### Problem statement
Reproduce exactly the lines below, from the first through the one containing "return [self.value(node, i)", and nothing more.

### Dataset section
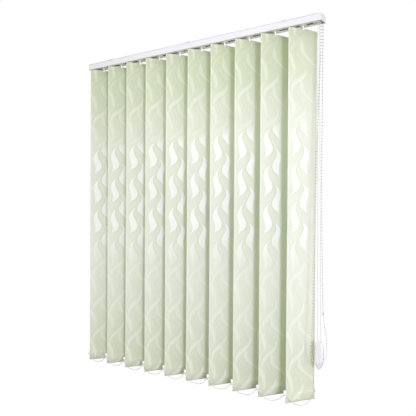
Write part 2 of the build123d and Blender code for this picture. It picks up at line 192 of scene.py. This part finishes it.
class Tree:
    """Node tree of a new material or world, built by expressions."""

    def __init__(self, owner, output="ShaderNodeOutputMaterial"):
        owner.use_nodes = True
        self.owner = owner
        self.nodes = owner.node_tree.nodes
        self.links = owner.node_tree.links
        self.nodes.clear()
        self.output = self.nodes.new(output)

    def add(self, kind, sockets=None, **settings):
        node = self.nodes.new(kind)
        for key, value in settings.items():
            setattr(node, key, value)
        for key, value in (sockets or {}).items():
            self.feed(node.inputs[key], value)
        return node

    def feed(self, socket, value):
        if isinstance(value, Value):
            self.links.new(value.socket, socket)
        elif hasattr(value, "node"):
            self.links.new(value, socket)
        else:
            socket.default_value = value

    def value(self, node, output=0):
        return Value(self, node.outputs[output])

    def parts(self, socket, count=3):
        """The first parts of a vector."""
        node = self.add("ShaderNodeSeparateXYZ", {0: socket})
        return [self.value(node, i) for i in range(count)]

    def coordinates(self, kind):
        return self.add("ShaderNodeTexCoord").outputs[kind]

    def position(self):
        """Object coordinates, in metres."""
        return self.parts(self.coordinates("Object"))

    def cloth_place(self):
        """Place on a piece of cloth: across it and up it, in metres."""
        return self.parts(self.add("ShaderNodeUVMap", uv_map="cloth").outputs[0], 2)

    def noise(self, scale, detail=2.0):
        sockets = {"Scale": scale, "Detail": detail, "Vector": self.coordinates("Object")}
        return self.value(self.add("ShaderNodeTexNoise", sockets))

    def curve(self, value, points):
        """Smooth curve through given points, from 0 to 1 along the value."""
        node = self.add("ShaderNodeFloatCurve", {"Value": value})
        line = node.mapping.curves[0]
        line.points[0].location = (0.0, points[0][1])
        line.points[1].location = (1.0, points[-1][1])
        for place, height in points:
            line.points.new(place, height)
        node.mapping.update()
        return self.value(node)

    def mix(self, factor, first, second):
        sockets = {"Factor": factor, "A": first, "B": second}
        return self.value(self.add("ShaderNodeMix", sockets, data_type="RGBA"), "Result")

    def bump(self, height, strength):
        sockets = {"Height": height, "Strength": strength, "Distance": 0.0002}
        return self.add("ShaderNodeBump", sockets).outputs[0]

    def principled(self, **sockets):
        named = {key.replace("_", " ").title(): value for key, value in sockets.items()}
        return self.add("ShaderNodeBsdfPrincipled", named)

    def blend(self, factor, first, second):
        """Mix of two shaders; the factor is the second one's share."""
        return self.add("ShaderNodeMixShader", {0: factor, 1: first.outputs[0], 2: second.outputs[0]})

    def camera_ray(self):
        return self.add("ShaderNodeLightPath").outputs["Is Camera Ray"]

    def finish(self, shader):
        self.links.new(shader.outputs[0], self.output.inputs["Surface"])
        return self.owner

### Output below
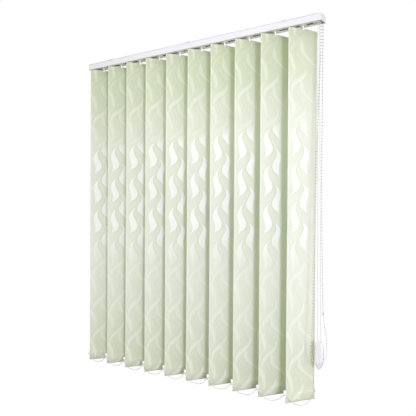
Write part 2 of the build123d and Blender code for this picture. It picks up at line 192 of scene.py. This part finishes it.
class Tree:
    """Node tree of a new material or world, built by expressions."""

    def __init__(self, owner, output="ShaderNodeOutputMaterial"):
        owner.use_nodes = True
        self.owner = owner
        self.nodes = owner.node_tree.nodes
        self.links = owner.node_tree.links
        self.nodes.clear()
        self.output = self.nodes.new(output)

    def add(self, kind, sockets=None, **settings):
        node = self.nodes.new(kind)
        for key, value in settings.items():
            setattr(node, key, value)
        for key, value in (sockets or {}).items():
            self.feed(node.inputs[key], value)
        return node

    def feed(self, socket, value):
        if isinstance(value, Value):
            self.links.new(value.socket, socket)
        elif hasattr(value, "node"):
            self.links.new(value, socket)
        else:
            socket.default_value = value

    def value(self, node, output=0):
        return Value(self, node.outputs[output])

    def parts(self, socket, count=3):
        """The first parts of a vector."""
        node = self.add("ShaderNodeSeparateXYZ", {0: socket})
        return [self.value(node, i) for i in range(count)]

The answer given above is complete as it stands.